Do you sit back and laugh at her misfortune, even suggest - rather snidely - that if she wants a glass of water badly enough, she'll just move in with you to get one?

Or do you offer to share a glass of water from your place? Better yet, she'll even offer you a quarter for your troubles if you do.
Which action do you take?

Whether Manitobans and Manitoban politicians want to debate water exports or not, the debate is coming at us rapidly and everyone would be better served if our leaders actually did some research and thinking on the subject rather than offer knee-jerk jingoistic reactions to the issue.
The American south is going to require drinking water. This is a fact. Before slapping their overtures to purchase what are small amounts of the annual run off, ask yourself first, what solution would you propose?

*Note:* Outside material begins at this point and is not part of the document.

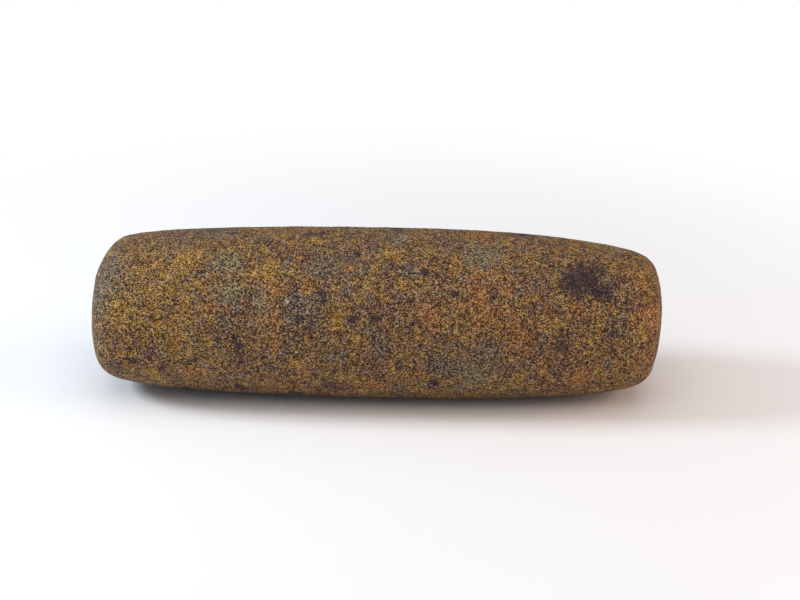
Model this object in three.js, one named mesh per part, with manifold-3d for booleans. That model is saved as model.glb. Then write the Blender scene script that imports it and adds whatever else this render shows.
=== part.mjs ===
// Hand stone: one bar of granular stone, pecked and ground to shape, that is held in both hands and rubbed
// to and fro along a grinding slab. It is a single piece, with nothing fixed to it.
// Lengths are in millimetres. X runs along the bar, Y across it and Z up. The origin is under the middle of
// the bar, on the flat that grinding has worn along its underside.

import * as THREE from "three";
import { mergeVertices } from "three/addons/utils/BufferGeometryUtils.js";
import Module from "manifold-3d";

// The bar as a whole.
const LENGTH = 240; // from the crown of one end to the crown of the other
const BELLY_OFFSET = 5; // from mid-length to the thickest section, towards the right end
const SQUARENESS = 2.2; // exponent of the cross-section: 2 is an ellipse, and more is squarer
const WORN_DEPTH = 1.2; // what grinding has taken off the underside at the belly

// Reach of the surface from the axis at the belly, before the underside wore flat.
const BELLY_SIDE = 37.5;
const BELLY_TOP = 33.5;
const BELLY_BOTTOM = 37;

// Reach of the sharp rim that the left end would have if its corners were not worn round.
const LEFT_SIDE = 30.5;
const LEFT_TOP = 27;
const LEFT_BOTTOM = 29;

// Reach of the sharp rim at the right end, which is the slimmer of the two.
const RIGHT_SIDE = 28;
const RIGHT_TOP = 24;
const RIGHT_BOTTOM = 30;

// Length over which each flank tapers to its rim. Between the two tapers the bar runs nearly level.
const LEFT_TAPER_SIDE = 30;
const LEFT_TAPER_TOP = 30;
const LEFT_TAPER_BOTTOM = 29;
const RIGHT_TAPER_SIDE = 39;
const RIGHT_TAPER_TOP = 43.5;
const RIGHT_TAPER_BOTTOM = 34;

// How far each blunt end face is crowned, and how far it leans towards the right at its top, in degrees.
const LEFT_CROWN = 5.5;
const LEFT_LEAN = 3.5;
const RIGHT_CROWN = 5.5;
const RIGHT_LEAN = 1.5;

// Worn corners: how much each takes off the flank, and how much off the end face.
// The left top corner is worn back the furthest along the end face, almost to a bevel.
const LEFT_CORNER_SIDE = 7.5;
const LEFT_CORNER_TOP = 6.5;
const LEFT_CORNER_BOTTOM = 8;
const LEFT_FACE_SIDE = 8;
const LEFT_FACE_TOP = 11;
const LEFT_FACE_BOTTOM = 5;
const RIGHT_CORNER_SIDE = 10;
const RIGHT_CORNER_TOP = 10.5;
const RIGHT_CORNER_BOTTOM = 10;
const RIGHT_FACE_SIDE = 5.5;
const RIGHT_FACE_TOP = 5;
const RIGHT_FACE_BOTTOM = 6;

// Fineness of the surface.
const TURNS = 64; // outlines round the bar
const STEPS = 9; // points on each of the three curves of half an outline

const STONE_COLOUR = 0x6e5a3d;
const STONE_ROUGHNESS = 0.85;
const STONE_METALNESS = 0;

const LEFT_END = {
  sense: -1,
  crown: LEFT_CROWN,
  lean: THREE.MathUtils.degToRad(LEFT_LEAN),
  rim: { side: LEFT_SIDE, top: LEFT_TOP, bottom: LEFT_BOTTOM },
  taper: { side: LEFT_TAPER_SIDE, top: LEFT_TAPER_TOP, bottom: LEFT_TAPER_BOTTOM },
  corner: { side: LEFT_CORNER_SIDE, top: LEFT_CORNER_TOP, bottom: LEFT_CORNER_BOTTOM },
  face: { side: LEFT_FACE_SIDE, top: LEFT_FACE_TOP, bottom: LEFT_FACE_BOTTOM },
};

const RIGHT_END = {
  sense: 1,
  crown: RIGHT_CROWN,
  lean: THREE.MathUtils.degToRad(RIGHT_LEAN),
  rim: { side: RIGHT_SIDE, top: RIGHT_TOP, bottom: RIGHT_BOTTOM },
  taper: { side: RIGHT_TAPER_SIDE, top: RIGHT_TAPER_TOP, bottom: RIGHT_TAPER_BOTTOM },
  corner: { side: RIGHT_CORNER_SIDE, top: RIGHT_CORNER_TOP, bottom: RIGHT_CORNER_BOTTOM },
  face: { side: RIGHT_FACE_SIDE, top: RIGHT_FACE_TOP, bottom: RIGHT_FACE_BOTTOM },
};

const BELLY = { side: BELLY_SIDE, top: BELLY_TOP, bottom: BELLY_BOTTOM };

// Reach of a section in the direction of a turn about the axis: 0 is the back, a quarter turn is the top.
function reachAt(section, turn) {
  const across = Math.abs(Math.cos(turn)) / section.side;
  const height = Math.sin(turn) >= 0 ? section.top : section.bottom;
  const upright = Math.abs(Math.sin(turn)) / height;
  return (across ** SQUARENESS + upright ** SQUARENESS) ** (-1 / SQUARENESS);
}

// A size that goes smoothly from its value at the sides to its values at the top and the bottom.
function sizeAt(sizes, turn) {
  const height = Math.sin(turn) >= 0 ? sizes.top : sizes.bottom;
  return THREE.MathUtils.lerp(sizes.side, height, Math.sin(turn) ** 2);
}

// Half of the bar's outline at a turn, from the pole of an end face to the belly: the crowned face, the worn
// corner and the tapering flank. The sharp rim is the control point of the corner, so the three curves meet
// without a break. X is measured from the belly and Y is the reach from the axis.
function halfOutline(end, turn) {
  const poleX = LENGTH / 2 - end.sense * BELLY_OFFSET;
  const rimX = poleX - end.crown;
  const rim = reachAt(end.rim, turn);
  const belly = reachAt(BELLY, turn);
  const taper = sizeAt(end.taper, turn);
  const corner = sizeAt(end.corner, turn);
  const face = sizeAt(end.face, turn);
  const faceSlope = (2 * end.crown) / rim;
  const flankSlope = (belly - rim) / taper;
  const outline = new THREE.Path();
  outline.moveTo(poleX, 0);
  outline.quadraticCurveTo(poleX, rim / 2, rimX + face * faceSlope, rim - face);
  outline.quadraticCurveTo(rimX, rim, rimX - corner, rim + corner * flankSlope);
  outline.quadraticCurveTo(rimX - taper, belly, 0, belly);
  return outline.getPoints(STEPS);
}

// Points of a half outline, set round the axis at their turn. The lean of the end face grows from nothing
// at the belly to its full value at the pole.
function placeHalf(end, turn) {
  const points = halfOutline(end, turn);
  const poleX = points[0].x;
  return points.map(({ x, y: reach }) => {
    const z = reach * Math.sin(turn);
    const leanShift = Math.tan(end.lean) * z * (x / poleX) ** 3;
    return new THREE.Vector3(BELLY_OFFSET + end.sense * x + leanShift, reach * Math.cos(turn), z);
  });
}

// A whole outline at a turn, from the left pole over the belly to the right pole.
function placeOutline(turn) {
  const left = placeHalf(LEFT_END, turn);
  const right = placeHalf(RIGHT_END, turn).reverse();
  return left.concat(right.slice(1));
}

// A closed skin laid over outlines that all start at one pole and end at the other.
function loft(outlines) {
  const last = outlines[0].length - 1;
  const positions = outlines.flat().flatMap((point) => point.toArray());
  const triangles = [];
  outlines.forEach((outline, row) => {
    const here = row * outline.length;
    const next = ((row + 1) % outlines.length) * outline.length;
    for (let i = 0; i < last; i += 1) {
      if (i > 0) {
        triangles.push(here + i, next + i, next + i + 1);
      }
      if (i < last - 1) {
        triangles.push(here + i, next + i + 1, here + i + 1);
      }
    }
  });
  const geometry = new THREE.BufferGeometry();
  geometry.setAttribute("position", new THREE.Float32BufferAttribute(positions, 3));
  geometry.setIndex(triangles);
  return geometry;
}

const wasm = await Module();
wasm.setup();

// A closed geometry as a solid that can be cut.
function toSolid(geometry) {
  const bare = geometry.clone();
  bare.deleteAttribute("normal");
  bare.deleteAttribute("uv");
  const merged = mergeVertices(bare);
  return new wasm.Manifold(
    new wasm.Mesh({
      numProp: 3,
      vertProperties: merged.attributes.position.array,
      triVerts: new Uint32Array(merged.index.array),
    }),
  );
}

// A cut solid as a geometry again.
function toGeometry(solid) {
  const { vertProperties, triVerts } = solid.getMesh();
  const geometry = new THREE.BufferGeometry();
  geometry.setAttribute("position", new THREE.BufferAttribute(vertProperties, 3));
  geometry.setIndex(new THREE.BufferAttribute(triVerts, 1));
  geometry.computeVertexNormals();
  return geometry;
}

// The stone itself: the shaped bar, less what grinding has worn off its underside.
function makeHandStone() {
  const turns = Array.from({ length: TURNS }, (_, i) => (i / TURNS) * 2 * Math.PI);
  const bar = toSolid(loft(turns.map(placeOutline)));
  const flatZ = WORN_DEPTH - BELLY_BOTTOM;
  const waste = new THREE.BoxGeometry(LENGTH, 2 * BELLY_SIDE, BELLY_BOTTOM);
  waste.translate(0, 0, flatZ - BELLY_BOTTOM / 2);
  const material = new THREE.MeshStandardMaterial({
    color: STONE_COLOUR,
    roughness: STONE_ROUGHNESS,
    metalness: STONE_METALNESS,
  });
  const mesh = new THREE.Mesh(toGeometry(bar.subtract(toSolid(waste))), material);
  mesh.name = "hand_stone";
  mesh.position.z = -flatZ;
  return mesh;
}

const handStone = new THREE.Group();
handStone.add(makeHandStone());

export default handStone;
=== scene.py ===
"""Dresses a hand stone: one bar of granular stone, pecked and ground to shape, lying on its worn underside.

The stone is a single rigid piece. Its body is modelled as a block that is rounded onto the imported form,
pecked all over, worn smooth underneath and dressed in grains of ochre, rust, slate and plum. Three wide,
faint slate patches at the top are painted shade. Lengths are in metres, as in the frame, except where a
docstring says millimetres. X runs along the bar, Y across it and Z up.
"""

import logging
import math
import random
from dataclasses import dataclass, field
from enum import Enum

import bmesh
import bpy
import numpy as np
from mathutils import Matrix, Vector, noise


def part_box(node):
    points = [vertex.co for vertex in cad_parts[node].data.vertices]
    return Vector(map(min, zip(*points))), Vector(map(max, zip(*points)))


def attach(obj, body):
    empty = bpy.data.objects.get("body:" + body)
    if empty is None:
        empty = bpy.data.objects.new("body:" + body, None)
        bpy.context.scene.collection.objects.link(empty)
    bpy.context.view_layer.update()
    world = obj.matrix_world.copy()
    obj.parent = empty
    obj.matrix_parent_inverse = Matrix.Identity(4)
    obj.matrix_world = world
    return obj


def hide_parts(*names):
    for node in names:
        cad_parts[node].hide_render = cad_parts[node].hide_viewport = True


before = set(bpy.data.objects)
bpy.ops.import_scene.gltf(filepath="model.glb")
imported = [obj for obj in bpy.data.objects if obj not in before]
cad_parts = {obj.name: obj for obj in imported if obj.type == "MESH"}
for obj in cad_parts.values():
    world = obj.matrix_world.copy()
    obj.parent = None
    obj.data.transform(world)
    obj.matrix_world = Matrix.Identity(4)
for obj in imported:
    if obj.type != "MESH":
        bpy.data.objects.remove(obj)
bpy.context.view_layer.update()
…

Considering all the Canadians making their lives down there during portions of the year or through permanent relocation, it is a little disingenuous to argue that Canada does not have a responsibility to help with the solutions.

And before you put too much stock in Water Stewardship Minister Christine Melnick's, "Any time you tamper with the natural flow of water, with water levels, you affect the life cycles of the fish and wildlife dependent on that water," you better ask yourself where you stand on the Floodway. Or Manitoba Hydro's legal mandate to regulate the water levels of Lake Winnipeg*, both of which "tamper with the natural flow of water" last time I checked.

In a previous employment life, I worked for Manitoba Conservation in the Water Rights Licencing branch. A fun and interesting job, I spent a goodly portion of my days out visiting all the drainage ditches - legal and illegal - that Manitobans had dug into the natural landscape. Over time, Manitoba has spent billions digging better trenching, better ditches and now better floodways, all in the name of removing the spring runoff as quickly as possible and there is nothing natural about that process. Water that used to take weeks or even months to leave the land and enter our waterways now gets there days after the thaw.

In short, we have already been making fundamental changes to the water flow patterns of the province and have been doing so since the very first time land was cleared for agriculture or settlement. This is an undeniable fact.

Which returns us to the original question at hand....Should we consider bulk water sales to the United States (and possibly Alberta or Saskatchewan)?

I've been thinking about this one for a few years since a Macleans article opened my eyes about some of the pressing issues at hand. After thinking about it, I cannot imagine we wouldn't want to even consider the option and wouldn't want to investigate it further. And not just from an economic position - though that certainly would be a tremendous positive of the sales.

No, there is also a humanitarian angle that must be considered. People need water. The places where people - where Canadians - are moving do not have large supplies of the resource. We do.

Are we really prepared to withhold that glass of water?

* - I've seen charts showing the natural levels of Lake Winnipeg pre-Hydro regulation and you see large swings up in wet years and large swings downward in dry years. Been theorizing for awhile that it is possible that the nutrient overloading is exasperated by the fact we no longer allow the lake to naturally "flush" itself every decade or so.

'exacerbated', shurely?

Very good post, totally agree with you.

Surely it isn't too much to ask our neighbours to the south to clean up their act first.
In desert communities where H2O is piped in from far away, there are big backyard swimming pools and plenty of them. That's a luxury, and an atrocious misuse of a precious resource.
Conservation should come first, IMHO.

No, I was going for "exasperated" as defined as "to aggravate".

Exacerbated would have worked as well.

* * * * *

Stimpson, I'm not opposed to conservation in this equation, but that is also why a decent value has to be set as the price. Take Manitoba and her low electricity prices...Just leads to waste and overuse.

But conservation will only go so far. They are going to need clean water.